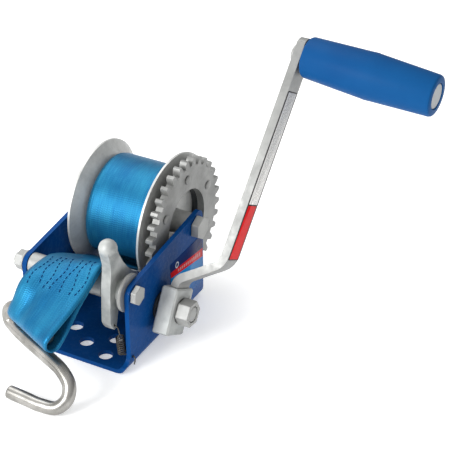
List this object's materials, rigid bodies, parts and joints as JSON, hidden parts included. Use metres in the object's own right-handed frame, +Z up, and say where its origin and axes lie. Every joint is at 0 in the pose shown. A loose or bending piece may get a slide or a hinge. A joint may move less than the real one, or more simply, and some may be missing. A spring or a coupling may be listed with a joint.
{
  "type": "boat trailer hand winch",
  "caption": "Hand winch with a channel frame, geared webbing drum, cranked handle, ratchet pawl, strap and hook.",
  "frame": {"origin": "middle of the frame's underside", "axes": "+X along the drum towards the gears and the handle, +Y away from the strap and hook, +Z up"},
  "size_m": [0.2703, 0.2323, 0.2197],
  "materials": {
    "frame": "glossy blue powder coat",
    "drum_core": "zinc-plated steel tube",
    "left_flange": "zinc-plated pressed steel",
    "right_flange": "zinc-plated pressed steel",
    "ring_gear": "zinc-plated stamped steel",
    "gear_spacer": "dark steel ring",
    "gear_rivet_1": "zinc-plated steel",
    "gear_rivet_2": "zinc-plated steel",
    "gear_rivet_3": "zinc-plated steel",
    "gear_rivet_4": "zinc-plated steel",
    "gear_rivet_5": "zinc-plated steel",
    "gear_rivet_6": "zinc-plated steel",
    "strap_anchor_pin": "zinc-plated steel",
    "strap_roll": "woven blue webbing, rolled",
    "strap_tail": "woven blue webbing",
    "drum_bolt": "zinc-plated steel",
    "drum_bolt_washer": "zinc-plated steel",
    "drum_bolt_nut": "zinc-plated steel",
    "crank_shaft": "zinc-plated steel",
    "shaft_retaining_ring": "dark spring steel",
    "shaft_bush_left": "sintered steel",
    "shaft_bush_right": "sintered steel",
    "pinion": "zinc-plated steel",
    "crank_hub": "zinc-plated steel block",
    "crank_nut": "zinc-plated steel",
    "crank_arm": "zinc-plated bent steel bar",
    "grip_pin": "zinc-plated steel",
    "grip": "blue moulded plastic",
    "grip_cap": "grey moulded plastic",
    "pawl": "zinc-plated casting",
    "pawl_bolt": "zinc-plated steel",
    "pawl_bolt_washer": "zinc-plated steel",
    "pawl_bolt_nut": "zinc-plated steel",
    "pawl_spacer_tube": "zinc-plated steel tube",
    "pawl_disc": "bright turned steel",
    "pawl_spring": "dark spring wire",
    "s_hook": "bright zinc-plated rod"
  },
  "bodies": {
    "winch_frame": {"frame": "frame", "drum_bolt": "drum_bolt", "drum_bolt_washer": "drum_bolt_washer", "drum_bolt_nut": "drum_bolt_nut", "shaft_bush_left": "shaft_bush_left", "shaft_bush_right": "shaft_bush_right", "pawl_bolt": "pawl_bolt", "pawl_bolt_washer": "pawl_bolt_washer", "pawl_bolt_nut": "pawl_bolt_nut", "pawl_spacer_tube": "pawl_spacer_tube", "pawl_disc": "pawl_disc", "pawl_spring": "pawl_spring", "strap_tail": "strap_tail"},
    "drum": {"drum_core": "drum_core", "left_flange": "left_flange", "right_flange": "right_flange", "ring_gear": "ring_gear", "gear_spacer": "gear_spacer", "gear_rivet_1": "gear_rivet_1", "gear_rivet_2": "gear_rivet_2", "gear_rivet_3": "gear_rivet_3", "gear_rivet_4": "gear_rivet_4", "gear_rivet_5": "gear_rivet_5", "gear_rivet_6": "gear_rivet_6", "strap_anchor_pin": "strap_anchor_pin", "strap_roll": "strap_roll"},
    "crank": {"crank_shaft": "crank_shaft", "shaft_retaining_ring": "shaft_retaining_ring", "pinion": "pinion", "crank_hub": "crank_hub", "crank_nut": "crank_nut", "crank_arm": "crank_arm", "grip_pin": "grip_pin"},
    "handle_grip": {"grip": "grip", "grip_cap": "grip_cap"},
    "ratchet_pawl": {"pawl": "pawl"},
    "hook": {"s_hook": "s_hook"}
  },
  "joints": [
    {"name": "drum_spin", "type": "hinge", "parent": "winch_frame", "child": "drum", "pos_m": [0, 0.0475, 0.069], "axis": [1, 0, 0], "continuous": true},
    {"name": "crank_spin", "type": "hinge", "parent": "winch_frame", "child": "crank", "pos_m": [0, -0.0074, 0.03183], "axis": [1, 0, 0], "continuous": true},
    {"name": "grip_spin", "type": "hinge", "parent": "crank", "child": "handle_grip", "pos_m": [0.10712, 0.09305, 0.20512], "axis": [0.9978, -0.0332, -0.0573], "continuous": true},
    {"name": "pawl_pivot", "type": "hinge", "parent": "winch_frame", "child": "ratchet_pawl", "pos_m": [0, -0.042, 0.062], "axis": [1, 0, 0], "range_deg": [-12, 18], "stiffness_Nm_per_rad": 0.25, "deforming": ["pawl_spring"]},
    {"name": "hook_swing", "type": "hinge", "parent": "winch_frame", "child": "hook", "pos_m": [-0.007, -0.092, 0.0488], "axis": [0.9124, -0.4082, -0.03], "range_deg": [-8, 3]}
  ],
  "couplings": [
    {"joint": "crank_spin", "follows": "drum_spin", "ratio": -3.1}
  ]
}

• Your objective:
Scan the material above. Extract every line in which the word "materials" occurs.

• Expected output:
List this object's materials, rigid bodies, parts and joints as JSON, hidden parts included. Use metres in the object's own right-handed frame, +Z up, and say where its origin and axes lie. Every joint is at 0 in the pose shown. A loose or bending piece may get a slide or a hinge. A joint may move less than the real one, or more simply, and some may be missing. A spring or a coupling may be listed with a joint.
  "materials": {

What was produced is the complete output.